*Set problem*
Give every line below again, exactly.

============================================================

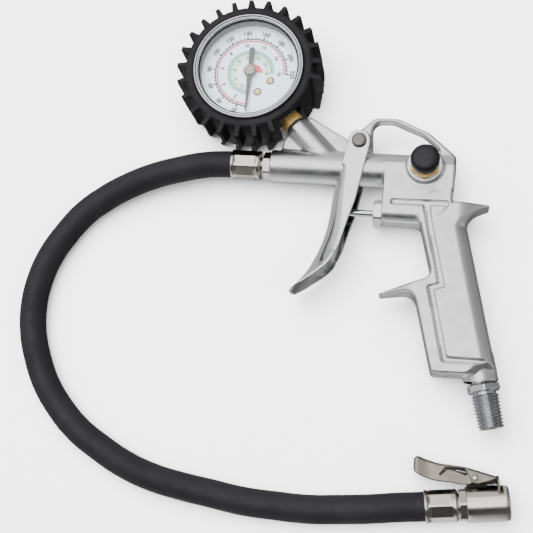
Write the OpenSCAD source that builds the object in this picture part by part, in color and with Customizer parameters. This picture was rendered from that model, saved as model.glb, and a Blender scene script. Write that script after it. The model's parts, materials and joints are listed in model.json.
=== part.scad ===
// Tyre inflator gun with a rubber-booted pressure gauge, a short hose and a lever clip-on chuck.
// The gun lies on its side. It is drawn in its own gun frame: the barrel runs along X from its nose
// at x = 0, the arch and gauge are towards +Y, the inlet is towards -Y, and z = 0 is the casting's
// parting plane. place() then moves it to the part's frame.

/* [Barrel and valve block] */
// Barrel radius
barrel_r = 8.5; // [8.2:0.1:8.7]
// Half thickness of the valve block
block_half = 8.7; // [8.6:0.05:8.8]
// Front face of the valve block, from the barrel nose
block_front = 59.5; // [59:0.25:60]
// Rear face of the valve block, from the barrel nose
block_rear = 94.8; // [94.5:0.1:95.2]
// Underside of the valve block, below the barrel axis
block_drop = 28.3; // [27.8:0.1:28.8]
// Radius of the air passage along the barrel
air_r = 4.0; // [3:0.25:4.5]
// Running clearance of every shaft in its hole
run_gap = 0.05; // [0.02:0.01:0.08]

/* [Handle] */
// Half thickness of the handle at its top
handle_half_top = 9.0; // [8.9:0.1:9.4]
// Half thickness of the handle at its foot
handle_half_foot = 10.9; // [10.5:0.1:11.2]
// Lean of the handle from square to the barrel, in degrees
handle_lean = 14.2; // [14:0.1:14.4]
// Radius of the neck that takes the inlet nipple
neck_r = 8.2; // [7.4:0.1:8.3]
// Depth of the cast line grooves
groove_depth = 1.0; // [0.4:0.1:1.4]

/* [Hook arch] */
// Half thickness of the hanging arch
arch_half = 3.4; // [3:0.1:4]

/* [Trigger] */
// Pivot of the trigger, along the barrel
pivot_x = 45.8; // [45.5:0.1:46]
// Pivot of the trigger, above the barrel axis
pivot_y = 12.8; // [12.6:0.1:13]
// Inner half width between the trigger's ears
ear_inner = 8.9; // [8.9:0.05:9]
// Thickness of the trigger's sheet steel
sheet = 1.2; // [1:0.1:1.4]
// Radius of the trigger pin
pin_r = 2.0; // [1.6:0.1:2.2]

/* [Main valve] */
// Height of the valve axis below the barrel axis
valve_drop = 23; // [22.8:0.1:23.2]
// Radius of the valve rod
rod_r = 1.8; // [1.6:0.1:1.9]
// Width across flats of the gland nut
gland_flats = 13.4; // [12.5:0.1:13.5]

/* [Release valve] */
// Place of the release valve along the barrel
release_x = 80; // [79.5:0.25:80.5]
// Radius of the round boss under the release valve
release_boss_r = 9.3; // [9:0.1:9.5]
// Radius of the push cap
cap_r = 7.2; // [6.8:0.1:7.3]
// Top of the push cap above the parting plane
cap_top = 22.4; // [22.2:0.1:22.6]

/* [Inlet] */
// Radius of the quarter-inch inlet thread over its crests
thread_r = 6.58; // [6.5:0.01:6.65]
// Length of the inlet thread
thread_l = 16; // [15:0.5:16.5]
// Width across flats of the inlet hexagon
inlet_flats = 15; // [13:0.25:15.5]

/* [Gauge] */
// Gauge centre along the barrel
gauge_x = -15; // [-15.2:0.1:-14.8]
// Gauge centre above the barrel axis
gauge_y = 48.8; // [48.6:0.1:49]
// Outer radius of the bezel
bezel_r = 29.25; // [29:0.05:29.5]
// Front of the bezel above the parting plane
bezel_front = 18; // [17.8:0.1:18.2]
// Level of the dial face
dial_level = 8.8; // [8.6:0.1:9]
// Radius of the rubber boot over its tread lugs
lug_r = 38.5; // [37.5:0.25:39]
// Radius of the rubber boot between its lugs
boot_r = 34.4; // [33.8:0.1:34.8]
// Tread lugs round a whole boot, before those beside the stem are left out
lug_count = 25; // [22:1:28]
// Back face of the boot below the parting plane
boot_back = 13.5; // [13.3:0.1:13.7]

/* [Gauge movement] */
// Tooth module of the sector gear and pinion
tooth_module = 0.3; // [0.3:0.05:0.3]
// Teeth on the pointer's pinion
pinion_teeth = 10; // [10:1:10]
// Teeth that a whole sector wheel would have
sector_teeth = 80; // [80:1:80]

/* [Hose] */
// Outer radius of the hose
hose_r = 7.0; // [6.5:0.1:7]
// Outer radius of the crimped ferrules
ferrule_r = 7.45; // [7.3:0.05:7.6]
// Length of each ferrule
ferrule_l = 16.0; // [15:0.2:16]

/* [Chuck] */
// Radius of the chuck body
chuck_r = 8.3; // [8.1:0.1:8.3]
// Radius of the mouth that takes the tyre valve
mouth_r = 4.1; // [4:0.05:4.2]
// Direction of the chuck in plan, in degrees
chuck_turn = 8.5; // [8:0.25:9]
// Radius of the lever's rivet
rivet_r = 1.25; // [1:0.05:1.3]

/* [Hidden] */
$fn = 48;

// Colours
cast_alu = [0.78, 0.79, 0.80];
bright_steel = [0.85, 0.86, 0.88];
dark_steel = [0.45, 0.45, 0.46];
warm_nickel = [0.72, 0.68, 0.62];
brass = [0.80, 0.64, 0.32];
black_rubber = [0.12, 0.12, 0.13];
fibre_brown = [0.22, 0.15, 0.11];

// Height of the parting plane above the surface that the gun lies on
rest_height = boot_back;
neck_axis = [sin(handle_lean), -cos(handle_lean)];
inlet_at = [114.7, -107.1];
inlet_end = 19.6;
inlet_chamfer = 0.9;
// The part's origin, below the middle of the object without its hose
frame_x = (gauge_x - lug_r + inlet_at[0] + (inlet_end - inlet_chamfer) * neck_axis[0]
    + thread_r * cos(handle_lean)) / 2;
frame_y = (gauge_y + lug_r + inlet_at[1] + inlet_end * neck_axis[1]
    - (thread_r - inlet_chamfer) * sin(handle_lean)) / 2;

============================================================

*Correct answer*
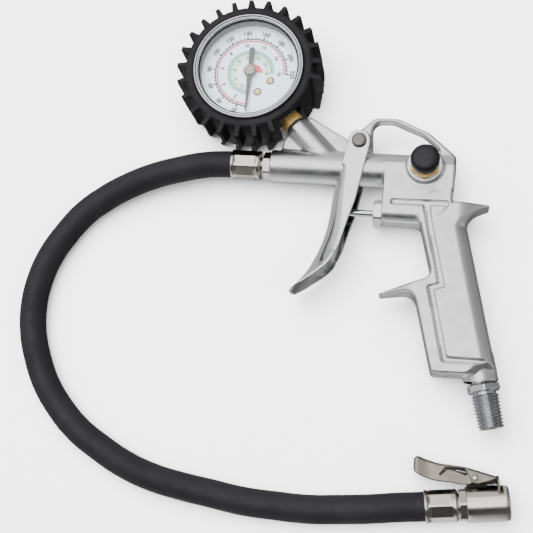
Write the OpenSCAD source that builds the object in this picture part by part, in color and with Customizer parameters. This picture was rendered from that model, saved as model.glb, and a Blender scene script. Write that script after it. The model's parts, materials and joints are listed in model.json.
=== part.scad ===
// Tyre inflator gun with a rubber-booted pressure gauge, a short hose and a lever clip-on chuck.
// The gun lies on its side. It is drawn in its own gun frame: the barrel runs along X from its nose
// at x = 0, the arch and gauge are towards +Y, the inlet is towards -Y, and z = 0 is the casting's
// parting plane. place() then moves it to the part's frame.

/* [Barrel and valve block] */
// Barrel radius
barrel_r = 8.5; // [8.2:0.1:8.7]
// Half thickness of the valve block
block_half = 8.7; // [8.6:0.05:8.8]
// Front face of the valve block, from the barrel nose
block_front = 59.5; // [59:0.25:60]
// Rear face of the valve block, from the barrel nose
block_rear = 94.8; // [94.5:0.1:95.2]
// Underside of the valve block, below the barrel axis
block_drop = 28.3; // [27.8:0.1:28.8]
// Radius of the air passage along the barrel
air_r = 4.0; // [3:0.25:4.5]
// Running clearance of every shaft in its hole
run_gap = 0.05; // [0.02:0.01:0.08]

/* [Handle] */
// Half thickness of the handle at its top
handle_half_top = 9.0; // [8.9:0.1:9.4]
// Half thickness of the handle at its foot
handle_half_foot = 10.9; // [10.5:0.1:11.2]
// Lean of the handle from square to the barrel, in degrees
handle_lean = 14.2; // [14:0.1:14.4]
// Radius of the neck that takes the inlet nipple
neck_r = 8.2; // [7.4:0.1:8.3]
// Depth of the cast line grooves
groove_depth = 1.0; // [0.4:0.1:1.4]

/* [Hook arch] */
// Half thickness of the hanging arch
arch_half = 3.4; // [3:0.1:4]

/* [Trigger] */
// Pivot of the trigger, along the barrel
pivot_x = 45.8; // [45.5:0.1:46]
// Pivot of the trigger, above the barrel axis
pivot_y = 12.8; // [12.6:0.1:13]
// Inner half width between the trigger's ears
ear_inner = 8.9; // [8.9:0.05:9]
// Thickness of the trigger's sheet steel
sheet = 1.2; // [1:0.1:1.4]
// Radius of the trigger pin
pin_r = 2.0; // [1.6:0.1:2.2]

/* [Main valve] */
// Height of the valve axis below the barrel axis
valve_drop = 23; // [22.8:0.1:23.2]
// Radius of the valve rod
rod_r = 1.8; // [1.6:0.1:1.9]
// Width across flats of the gland nut
gland_flats = 13.4; // [12.5:0.1:13.5]

/* [Release valve] */
// Place of the release valve along the barrel
release_x = 80; // [79.5:0.25:80.5]
// Radius of the round boss under the release valve
release_boss_r = 9.3; // [9:0.1:9.5]
// Radius of the push cap
cap_r = 7.2; // [6.8:0.1:7.3]
// Top of the push cap above the parting plane
cap_top = 22.4; // [22.2:0.1:22.6]

/* [Inlet] */
// Radius of the quarter-inch inlet thread over its crests
thread_r = 6.58; // [6.5:0.01:6.65]
// Length of the inlet thread
thread_l = 16; // [15:0.5:16.5]
// Width across flats of the inlet hexagon
inlet_flats = 15; // [13:0.25:15.5]

/* [Gauge] */
// Gauge centre along the barrel
gauge_x = -15; // [-15.2:0.1:-14.8]
// Gauge centre above the barrel axis
gauge_y = 48.8; // [48.6:0.1:49]
// Outer radius of the bezel
bezel_r = 29.25; // [29:0.05:29.5]
// Front of the bezel above the parting plane
bezel_front = 18; // [17.8:0.1:18.2]
// Level of the dial face
dial_level = 8.8; // [8.6:0.1:9]
// Radius of the rubber boot over its tread lugs
lug_r = 38.5; // [37.5:0.25:39]
// Radius of the rubber boot between its lugs
boot_r = 34.4; // [33.8:0.1:34.8]
// Tread lugs round a whole boot, before those beside the stem are left out
lug_count = 25; // [22:1:28]
// Back face of the boot below the parting plane
boot_back = 13.5; // [13.3:0.1:13.7]

/* [Gauge movement] */
// Tooth module of the sector gear and pinion
tooth_module = 0.3; // [0.3:0.05:0.3]
// Teeth on the pointer's pinion
pinion_teeth = 10; // [10:1:10]
// Teeth that a whole sector wheel would have
sector_teeth = 80; // [80:1:80]

/* [Hose] */
// Outer radius of the hose
hose_r = 7.0; // [6.5:0.1:7]
// Outer radius of the crimped ferrules
ferrule_r = 7.45; // [7.3:0.05:7.6]
// Length of each ferrule
ferrule_l = 16.0; // [15:0.2:16]

/* [Chuck] */
// Radius of the chuck body
chuck_r = 8.3; // [8.1:0.1:8.3]
// Radius of the mouth that takes the tyre valve
mouth_r = 4.1; // [4:0.05:4.2]
// Direction of the chuck in plan, in degrees
chuck_turn = 8.5; // [8:0.25:9]
// Radius of the lever's rivet
rivet_r = 1.25; // [1:0.05:1.3]

/* [Hidden] */
$fn = 48;

// Colours
cast_alu = [0.78, 0.79, 0.80];
bright_steel = [0.85, 0.86, 0.88];
dark_steel = [0.45, 0.45, 0.46];
warm_nickel = [0.72, 0.68, 0.62];
brass = [0.80, 0.64, 0.32];
black_rubber = [0.12, 0.12, 0.13];
fibre_brown = [0.22, 0.15, 0.11];

// Height of the parting plane above the surface that the gun lies on
rest_height = boot_back;
neck_axis = [sin(handle_lean), -cos(handle_lean)];
inlet_at = [114.7, -107.1];
inlet_end = 19.6;
inlet_chamfer = 0.9;
// The part's origin, below the middle of the object without its hose
frame_x = (gauge_x - lug_r + inlet_at[0] + (inlet_end - inlet_chamfer) * neck_axis[0]
    + thread_r * cos(handle_lean)) / 2;
frame_y = (gauge_y + lug_r + inlet_at[1] + inlet_end * neck_axis[1]
    - (thread_r - inlet_chamfer) * sin(handle_lean)) / 2;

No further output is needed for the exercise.